▶ **Problem to work on**: Repeat, please, only the lines from the top of the data down to the line with "BAND_SOFT_TOP = (0.42, 0.9)"; include both of those lines.

▶ **Given information**:
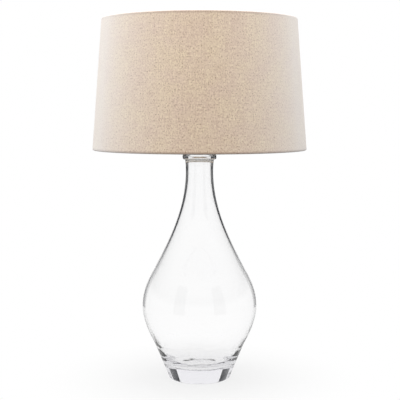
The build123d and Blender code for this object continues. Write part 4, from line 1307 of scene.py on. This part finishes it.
FLAG_TURNS = (38, 142, 218, 322)  # degrees round the lamp from the back
FLAG_SIZE = (0.3, 0.7)
FLAG_DISTANCE = 0.75

BAND_RADIUS, BAND_HEIGHT = 0.9, 1.4
BAND_SOFT_FOOT = (0.2, 0.4)  # metres up: the band darkens between these levels
BAND_SOFT_TOP = (0.42, 0.9)  # and lightens between these

# Each light's place, what it aims at, and its width and length
SIDE_LIGHT = ((-1.7, -0.2, 0.8), (0, 0, 0.55), (0.9, 1.3))
TOP_LIGHT = ((0, 0, 1.55), (0, 0, 0), (1.5, 1.5))


def reflected(tree, rays):
    """Whether a ray was reflected on its way."""
    return maths(tree, "GREATER_THAN", rays["Glossy Depth"], 0.5)


def one_wall(tree, rays):
    """Whether a ray went into the glass and out again once."""
    return maths(tree, "COMPARE", rays["Transmission Depth"], 2.0, 0.5)


def turned_back(tree, rays):
    """Whether a ray was turned back inside the wall of the glass and left it again."""
    return maths(tree, "MULTIPLY", reflected(tree, rays), one_wall(tree, rays))


def seen(tree, rays, turned, mirrored):
    """What camera, glass and metal see of the studio: whether they do, and its colour.

    They see white, but the dark room shows in what the wall of the glass turns back inside itself,
    by the share turned, and in every other reflection, by the share mirrored.
    """
    straight = maths(tree, "MAXIMUM", rays["Is Camera Ray"], rays["Is Glossy Ray"])
    looks = maths(tree, "MAXIMUM", straight, rays["Is Transmission Ray"])
    kind = mixed(tree, one_wall(tree, rays), mirrored, turned, kind="FLOAT")
    share = maths(tree, "MULTIPLY", reflected(tree, rays), kind)
    return looks, mixed(tree, share, (1, 1, 1, 1), opaque(DUSK))


def set_output(tree, kind, share, first, second):
    """Makes a mix of two shaders all that a tree shows."""
    mix = add_node(tree, "MixShader", {0: share, 1: first, 2: second})
    add_node(tree, f"Output{kind}", {"Surface": mix[0]})


def stage_tree(owner):
    """The emptied tree of a material or world, and its rays."""
    owner.use_nodes = True
    tree = owner.node_tree
    tree.nodes.clear()
    return tree, add_node(tree, "LightPath", {})


def pale_floor():
    """A matt white floor that lights itself in part, so that its shadow stays pale."""
    material = bpy.data.materials.new("pale_floor")
    tree, rays = stage_tree(material)
    place = add_node(tree, "TexCoord", {})["Object"]
    away = add_node(tree, "VectorMath", {0: place}, operation="LENGTH")[1]
    turned = ranged(tree, away, NEAR, FAR, 0.0, 0.3)
    mirrored = ranged(tree, away, NEAR, FAR, 0.15, 0.05)
    looks, tint = seen(tree, rays, turned, mirrored)
    own = ranged(tree, away, *SHADOW_REACH, FLOOR_GLOW, 1.0, interpolation_type="SMOOTHSTEP")
    # it gives the cloth little light back near the lamp, so that the shade is darker below
    returned = ranged(tree, away, *RETURN_REACH, 0.03, 0.5)
    paper = mixed(tree, rays["Is Diffuse Ray"], opaque("#CBCBCB"), returned)
    matt = add_node(tree, "BsdfDiffuse", {"Color": paper})[0]
    glow = add_node(tree, "Emission", {"Color": tint, "Strength": 1.0})[0]
    set_output(tree, "Material", maths(tree, "MULTIPLY", looks, own), matt, glow)
    return material


def studio_world(ambient):
    """White to the camera, to glass and to metal, and a plain soft light to everything else."""
    world = bpy.data.worlds.new("studio")
    bpy.context.scene.world = world
    tree, rays = stage_tree(world)
    looks, tint = seen(tree, rays, 0.2, 0.08)
    soft = add_node(tree, "Background", {"Color": (1, 1, 1, 1), "Strength": ambient})[0]
    white = add_node(tree, "Background", {"Color": tint, "Strength": 1.0})[0]
    set_output(tree, "World", looks, soft, white)


def staged(name, mesh, material):
    """Makes a bmesh an object in the scene, for the floor or a card."""
    piece = new_object(name, mesh, material)
    return piece


def hidden_card(name, mesh, shown):
    """A card of black cloth outside the picture, seen by the share that shown builds, and casting nothing."""
    material = bpy.data.materials.new(name)
    tree, rays = stage_tree(material)
    clear = add_node(tree, "BsdfTransparent", {})[0]
    dusk = add_node(tree, "Emission", {"Color": opaque(DUSK), "Strength": 1.0})[0]
    set_output(tree, "Material", shown(tree, rays), clear, dusk)
    card = staged(name, mesh, material)
    card.visible_camera = card.visible_diffuse = card.visible_shadow = False


def dark_flags():
    """Dark cards round the lamp, as glass photographers use: only the solid foot and metal show them."""
    mesh = bmesh.new()
    for turn in FLAG_TURNS:
        card = bmesh.ops.create_grid(mesh, x_segments=1, y_segments=1, size=0.5)["verts"]
        bmesh.ops.scale(mesh, verts=card, vec=(*FLAG_SIZE, 1))
        bmesh.ops.rotate(mesh, verts=card, matrix=Matrix.Rotation(pi / 2, 3, "X"))
        bmesh.ops.translate(mesh, verts=card, vec=(0, FLAG_DISTANCE, FLAG_SIZE[1] / 2))
        bmesh.ops.rotate(mesh, verts=card, matrix=Matrix.Rotation(radians(turn), 3, "Z"))

    def shown(tree, rays):
        """All but what the wall of the glass turns back, and what has been through more glass."""
        few = maths(tree, "LESS_THAN", rays["Transmission Depth"], 2.5)
        return maths(tree, "GREATER_THAN", few, turned_back(tree, rays))

    hidden_card("dark_flags", mesh, shown)


def dark_band():
    """A dark band right round the set, soft above and below, that draws the outline of the glass."""
    mesh = bmesh.new()
    bmesh.ops.create_cone(
        mesh, segments=96, radius1=BAND_RADIUS, radius2=BAND_RADIUS, depth=BAND_HEIGHT, cap_ends=False
    )
    bmesh.ops.translate(mesh, verts=mesh.verts[:], vec=(0, 0, BAND_HEIGHT / 2))

    def shown(tree, rays):
        """What the wall of the glass turns back, most between the soft foot and top."""
        place = add_node(tree, "TexCoord", {})["Object"]
        up = add_node(tree, "SeparateXYZ", {"Vector": place})[2]
        foot = ranged(tree, up, *BAND_SOFT_FOOT, 0.05, 1.0, interpolation_type="SMOOTHSTEP")
        top = ranged(tree, up, *BAND_SOFT_TOP, 1.0, 0.1)
        level = maths(tree, "MULTIPLY", foot, top)
        return maths(tree, "MULTIPLY", turned_back(tree, rays), level)

    hidden_card("dark_band", mesh, shown)


def area_light(name, power, place, aim, size):
    """A rectangular light that no reflection shows."""
    lamp = bpy.data.lights.new(name, "AREA")
    lamp.energy = power
    lamp.shape = "RECTANGLE"
    lamp.size, lamp.size_y = size
    holder = add_object(name, lamp)
    holder.location = place
    holder.rotation_euler = (Vector(aim) - Vector(place)).to_track_quat("-Z", "Y").to_euler()
    holder.visible_glossy = holder.visible_transmission = False


class LAMP_OT_stage(bpy.types.Operator):
    """Floor, light, flags and camera"""

    bl_idname = "lamp.stage"
    bl_label = "Stage"

    def execute(self, context):
        settings = context.scene.lamp_stage
        mesh = bmesh.new()
        bmesh.ops.create_grid(mesh, x_segments=1, y_segments=1, size=30)
        staged("floor", mesh, pale_floor())
        studio_world(settings.ambient)
        dark_flags()
        dark_band()
        area_light("side_light", settings.side_power, *SIDE_LIGHT)
        area_light("top_light", settings.top_power, *TOP_LIGHT)
        camera = add_object("camera", bpy.data.cameras.new("camera"))
        camera.location = (settings.camera_aside, -settings.camera_distance, settings.camera_height)
        camera.rotation_euler = (pi / 2 - settings.camera_pitch, 0, 0)
        camera.data.lens = settings.lens
        camera.data.sensor_width = 36
        camera.data.clip_end = 100
        context.scene.camera = camera
        context.scene.view_settings.view_transform = "Standard"
        return {"FINISHED"}


class LAMP_OT_frame_finishes(bpy.types.Operator):
    """Gives every node of the frame its real finish"""

    bl_idname = "lamp.frame_finishes"
    bl_label = "Frame finishes"

    def execute(self, context):
        for name, node in frame["nodes"].items():
            node.data.materials.clear()
            node.data.materials.append(FINISHES[SLOTS[name]])
        return {"FINISHED"}


SETTINGS = {
    "lamp_bottle": BottleSettings,
    "lamp_fittings": FittingSettings,
    "lamp_socket": SocketSettings,
    "lamp_shade": ShadeSettings,
    "lamp_stage": StageSettings,
}
OPERATORS = (
    LAMP_OT_stage,
    LAMP_OT_frame_finishes,
    LAMP_OT_bottle,
    LAMP_OT_neck_cap,
    LAMP_OT_harp,
    LAMP_OT_finial,
    LAMP_OT_socket,
    LAMP_OT_switch,
    LAMP_OT_bulb,
    LAMP_OT_linen,
    LAMP_OT_shade_frame,
)


class LAMP_PT_panel(bpy.types.Panel):
    """Lists the pieces of the lamp"""

    bl_label = "Lamp"
    bl_idname = "LAMP_PT_panel"
    bl_space_type = "VIEW_3D"
    bl_region_type = "UI"
    bl_category = "Lamp"

    def draw(self, context):
        for operator in OPERATORS:
            self.layout.operator(operator.bl_idname)
        for group in SETTINGS:
            settings = getattr(context.scene, group)
            box = self.layout.box()
            for name in settings.bl_rna.properties.keys():
                if name not in ("rna_type", "name"):
                    box.prop(settings, name)


def register():
    """Registers the settings, the operators and the panel."""
    for settings in SETTINGS.values():
        bpy.utils.register_class(settings)
    for name, settings in SETTINGS.items():
        setattr(bpy.types.Scene, name, PointerProperty(type=settings))
    for kind in (*OPERATORS, LAMP_PT_panel):
        bpy.utils.register_class(kind)


def unregister():
    """Takes all of that away again."""
    for kind in (LAMP_PT_panel, *reversed(OPERATORS)):
        bpy.utils.unregister_class(kind)
    for name in SETTINGS:
        delattr(bpy.types.Scene, name)
    for settings in reversed(SETTINGS.values()):
        bpy.utils.unregister_class(settings)


def main():
    """Makes the whole scene."""
    register()
    make_finishes(bpy.context.scene.lamp_shade)
    bpy.ops.lamp.stage()
    bpy.ops.lamp.frame_finishes()
    bpy.ops.lamp.bottle()
    bpy.ops.lamp.neck_cap()
    bpy.ops.lamp.harp()
    bpy.ops.lamp.finial()
    bpy.ops.lamp.socket()
    bpy.ops.lamp.switch()
    bpy.ops.lamp.bulb()
    bpy.ops.lamp.linen()
    bpy.ops.lamp.shade_frame()


if __name__ == "__main__":
    main()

▶ **Answer to this problem**:
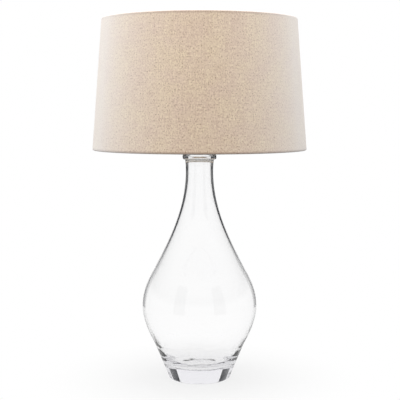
The build123d and Blender code for this object continues. Write part 4, from line 1307 of scene.py on. This part finishes it.
FLAG_TURNS = (38, 142, 218, 322)  # degrees round the lamp from the back
FLAG_SIZE = (0.3, 0.7)
FLAG_DISTANCE = 0.75

BAND_RADIUS, BAND_HEIGHT = 0.9, 1.4
BAND_SOFT_FOOT = (0.2, 0.4)  # metres up: the band darkens between these levels
BAND_SOFT_TOP = (0.42, 0.9)  # and lightens between these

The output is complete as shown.